Boy, I certainly hope this rumor is true. Apple, if you are not even the slightest bit considering such a move then I still think you should just do it anyway. Reason being is that this would be a brilliant way to bring more PC users to the Mac platform.

Apple, what I would do in this case is contract with some top third-party developers to help you to develop POPULAR games that run only on and are designed exclusively for the Mac platform. These games would need to be designed to take the fullest advantage of the technology available on the Mac platform, that way they should look better, sound better and peform better than any other games that run on the Mac.

These games should also be made to run great even on a low-end system like the Mac Mini. That way it will make it easier for gaming enthusiasts to justify paying $500-$600 for a system to play dozens of AWESOME games that won't run on any other platform. By doing so, these gamers will likely end up deciding that they really like the Mac platform and later on will be able to justify buying something better like an eMac, iMac, iBook, Powerbook or PowerMac.

Plus, in the process of getting more gaming enthusiasts to switch to the Mac platform, third-party developers will likely then be able to justify porting more of their PC games to the Mac, which will make the Mac platform even more attractive to PC users, especially PC gamers.
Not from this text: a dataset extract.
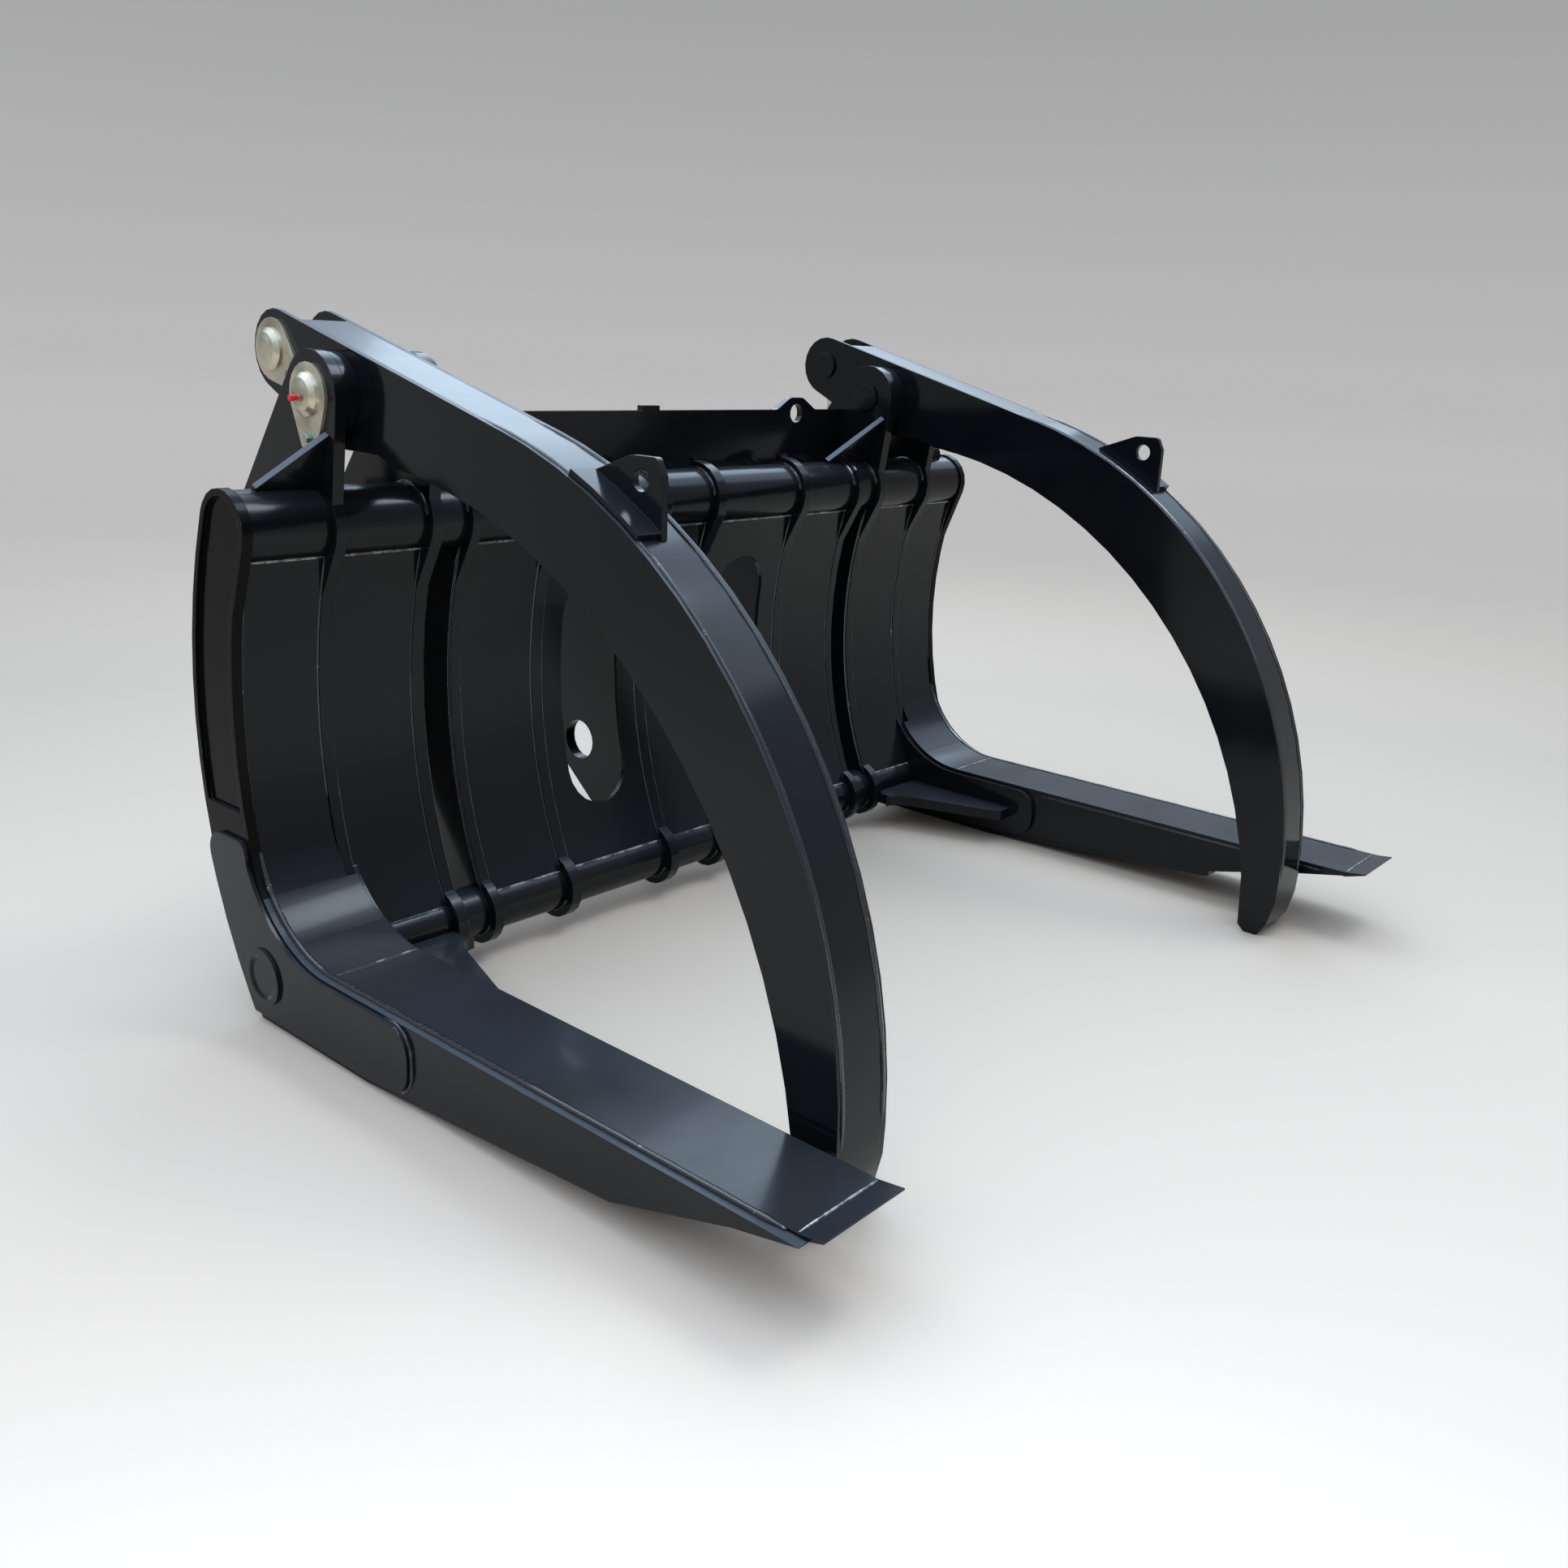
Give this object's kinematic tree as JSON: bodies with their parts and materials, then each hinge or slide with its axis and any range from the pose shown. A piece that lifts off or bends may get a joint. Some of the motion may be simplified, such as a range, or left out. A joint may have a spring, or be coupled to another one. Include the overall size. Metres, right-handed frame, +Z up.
{
  "type": "log grapple",
  "caption": "Wheel loader log grapple: curved plate frame on two tubes, two box-section tines and two curved clamp arms with hydraulic cylinders.",
  "frame": {"origin": "on the ground under the middle of the bounding box", "axes": "+Z up, +X along the tubes to the grapple's right as the driver sees it, -Y from the frame towards the tine tips"},
  "size_m": [2.4706, 1.866, 1.446],
  "materials": {
    "frame_paint": "glossy near-black enamel over welded steel plate",
    "tine_paint": "glossy near-black enamel, a little scuffed",
    "arm_paint": "glossy near-black enamel over welded steel plate",
    "cylinder_paint": "glossy near-black enamel",
    "zinc_pin": "yellow-passivated zinc plating",
    "chrome_rod": "hard chrome, polished"
  },
  "bodies": {
    "frame": {"top_tube": "frame_paint", "bottom_tube": "frame_paint", "center_skin": "frame_paint", "upper_back_plate": "frame_paint", "left_window_panel": "frame_paint", "left_side_skin": "frame_paint", "left_mid_skin": "frame_paint", "left_outer_skin": "frame_paint", "left_end_plate": "frame_paint", "left_outer_ear_rib": "frame_paint", "left_inner_ear_rib": "frame_paint", "left_slot_rib": "frame_paint", "left_outer_coupler_plate": "frame_paint", "left_inner_coupler_plate": "frame_paint", "left_tine_top_plate": "tine_paint", "left_tine_outer_plate": "tine_paint", "left_tine_inner_plate": "tine_paint", "left_tine_bottom_plate": "tine_paint", "left_cutting_edge": "tine_paint", "left_heel_doubler": "tine_paint", "left_root_gusset": "tine_paint", "left_pivot_pin": "zinc_pin", "left_base_pin": "zinc_pin", "right_window_panel": "frame_paint", "right_side_skin": "frame_paint", "right_mid_skin": "frame_paint", "right_outer_skin": "frame_paint", "right_end_plate": "frame_paint", "right_outer_ear_rib": "frame_paint", "right_inner_ear_rib": "frame_paint", "right_slot_rib": "frame_paint", "right_outer_coupler_plate": "frame_paint", "right_inner_coupler_plate": "frame_paint", "right_tine_top_plate": "tine_paint", "right_tine_outer_plate": "tine_paint", "right_tine_inner_plate": "tine_paint", "right_tine_bottom_plate": "tine_paint", "right_cutting_edge": "tine_paint", "right_heel_doubler": "tine_paint", "right_root_gusset": "tine_paint", "right_pivot_pin": "zinc_pin", "right_base_pin": "zinc_pin"},
    "left_arm": {"left_arm_outer_plate": "arm_paint", "left_arm_inner_plate": "arm_paint", "left_arm_top_plate": "arm_paint", "left_arm_bottom_plate": "arm_paint", "left_arm_hub": "arm_paint", "left_arm_lug": "arm_paint", "left_tail_pin": "zinc_pin"},
    "left_barrel": {"left_cylinder_barrel": "cylinder_paint"},
    "left_rod": {"left_cylinder_rod": "chrome_rod"},
    "right_arm": {"right_arm_outer_plate": "arm_paint", "right_arm_inner_plate": "arm_paint", "right_arm_top_plate": "arm_paint", "right_arm_bottom_plate": "arm_paint", "right_arm_hub": "arm_paint", "right_arm_lug": "arm_paint", "right_tail_pin": "zinc_pin"},
    "right_barrel": {"right_cylinder_barrel": "cylinder_paint"},
    "right_rod": {"right_cylinder_rod": "chrome_rod"}
  },
  "joints": [
    {"name": "left_arm_hinge", "type": "hinge", "parent": "frame", "child": "left_arm", "pos_m": [-0.9015, 0.598, 1.285], "axis": [-1, 0, 0], "range_deg": [0, 50]},
    {"name": "left_barrel_hinge", "type": "hinge", "parent": "frame", "child": "left_barrel", "pos_m": [-0.9015, 0.862, 0.5], "axis": [1, 0, 0], "range_deg": [0, 2.2]},
    {"name": "left_rod_slide", "type": "slide", "parent": "left_barrel", "child": "left_rod", "axis": [0, 0.0419, -0.9991], "range_m": [0, 0.195]},
    {"name": "right_arm_hinge", "type": "hinge", "parent": "frame", "child": "right_arm", "pos_m": [0.9015, 0.598, 1.285], "axis": [-1, 0, 0], "range_deg": [0, 50]},
    {"name": "right_barrel_hinge", "type": "hinge", "parent": "frame", "child": "right_barrel", "pos_m": [0.9015, 0.862, 0.5], "axis": [1, 0, 0], "range_deg": [0, 2.2]},
    {"name": "right_rod_slide", "type": "slide", "parent": "right_barrel", "child": "right_rod", "axis": [0, 0.0419, -0.9991], "range_m": [0, 0.195]}
  ],
  "couplings": [
    {"joint": "left_barrel_hinge", "follows": "left_arm_hinge", "ratio": 0.0416},
    {"joint": "left_rod_slide", "follows": "left_arm_hinge", "m_per_rad": 0.22175},
    {"joint": "right_barrel_hinge", "follows": "right_arm_hinge", "ratio": 0.0416},
    {"joint": "right_rod_slide", "follows": "right_arm_hinge", "m_per_rad": 0.22175}
  ]
}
Just do it, Apple!  ::love::


----------



## riccbhard (May 2, 2005)

All in favor say "I" 

I

C'mon Apple


----------



## Pengu (May 2, 2005)

a gaming "enthusiast" won't want anything less than a G5 Powermac or G4 PowerBook with 128 DDR Video.


----------



## nixgeek (May 3, 2005)

This has been tried in the past, but has failed.  I'm hoping that this time it actually pulls through.  I would LOVE to see more games on the Mac, especially considering the "POWER" inside these machines.   Even if it's to have a team dedicated to PROPERLY PORTING the games over from the PC side, it would be a start which would bring more gamers to the Mac.  Eventually, if this takes off, we might see games developed first on the Mac and then ported over to the PC side, or at least companies investing the time and money to create native versions for both platforms.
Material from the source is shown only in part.